• WORK TO DO:
Gather the lines that hold the string "bends".

• MATERIALS PROVIDED:
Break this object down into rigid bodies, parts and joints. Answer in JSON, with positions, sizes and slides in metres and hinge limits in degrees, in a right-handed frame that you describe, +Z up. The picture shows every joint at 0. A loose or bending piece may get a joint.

--

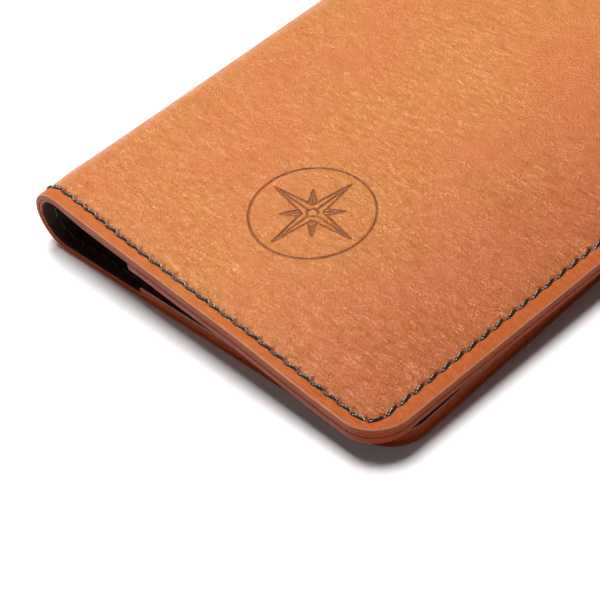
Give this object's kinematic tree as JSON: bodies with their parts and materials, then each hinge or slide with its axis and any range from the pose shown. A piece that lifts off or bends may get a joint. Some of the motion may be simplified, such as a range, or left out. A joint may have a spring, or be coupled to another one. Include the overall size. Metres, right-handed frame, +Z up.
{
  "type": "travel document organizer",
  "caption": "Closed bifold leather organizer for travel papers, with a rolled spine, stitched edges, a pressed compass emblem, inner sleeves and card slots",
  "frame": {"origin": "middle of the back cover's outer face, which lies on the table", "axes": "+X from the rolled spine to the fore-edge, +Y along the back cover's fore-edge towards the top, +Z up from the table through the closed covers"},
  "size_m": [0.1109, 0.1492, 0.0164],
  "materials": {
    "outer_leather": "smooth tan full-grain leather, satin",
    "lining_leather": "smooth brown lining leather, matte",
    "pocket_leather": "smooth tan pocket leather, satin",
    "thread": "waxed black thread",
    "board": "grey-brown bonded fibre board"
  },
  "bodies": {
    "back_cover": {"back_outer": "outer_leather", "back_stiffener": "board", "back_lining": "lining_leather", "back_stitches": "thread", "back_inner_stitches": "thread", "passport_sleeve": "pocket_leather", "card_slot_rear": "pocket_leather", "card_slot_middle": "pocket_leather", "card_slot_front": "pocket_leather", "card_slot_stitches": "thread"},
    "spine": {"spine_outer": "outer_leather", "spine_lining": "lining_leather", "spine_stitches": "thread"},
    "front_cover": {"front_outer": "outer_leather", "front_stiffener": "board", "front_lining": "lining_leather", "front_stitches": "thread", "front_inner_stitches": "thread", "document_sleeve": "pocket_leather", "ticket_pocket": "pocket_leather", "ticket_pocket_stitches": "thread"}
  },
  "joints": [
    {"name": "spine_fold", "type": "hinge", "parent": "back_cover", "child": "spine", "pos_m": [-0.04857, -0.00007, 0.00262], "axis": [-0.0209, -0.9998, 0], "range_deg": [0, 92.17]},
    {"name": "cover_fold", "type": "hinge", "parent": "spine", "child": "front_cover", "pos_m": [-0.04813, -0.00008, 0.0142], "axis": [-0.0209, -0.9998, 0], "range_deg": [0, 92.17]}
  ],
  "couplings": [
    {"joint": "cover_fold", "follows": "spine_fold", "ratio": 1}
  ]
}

==

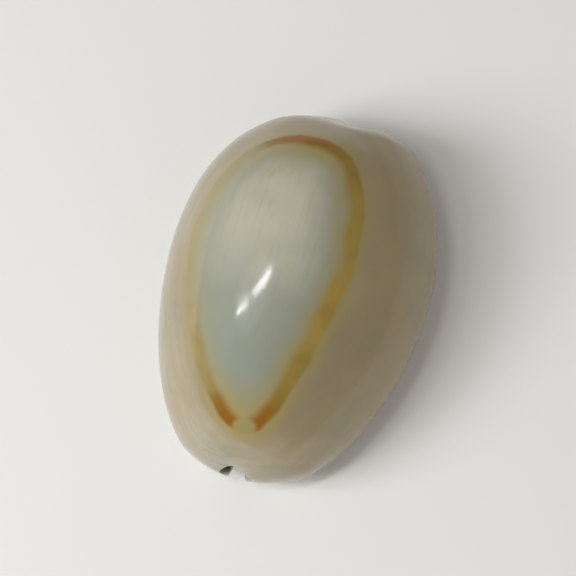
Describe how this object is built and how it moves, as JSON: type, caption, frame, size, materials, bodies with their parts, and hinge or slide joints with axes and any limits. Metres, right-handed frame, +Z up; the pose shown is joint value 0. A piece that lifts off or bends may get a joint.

• TASK RESULT:
Give this object's kinematic tree as JSON: bodies with their parts and materials, then each hinge or slide with its axis and any range from the pose shown. A piece that lifts off or bends may get a joint. Some of the motion may be simplified, such as a range, or left out. A joint may have a spring, or be coupled to another one. Include the overall size. Metres, right-handed frame, +Z up.
Describe how this object is built and how it moves, as JSON: type, caption, frame, size, materials, bodies with their parts, and hinge or slide joints with axes and any limits. Metres, right-handed frame, +Z up; the pose shown is joint value 0. A piece that lifts off or bends may get a joint.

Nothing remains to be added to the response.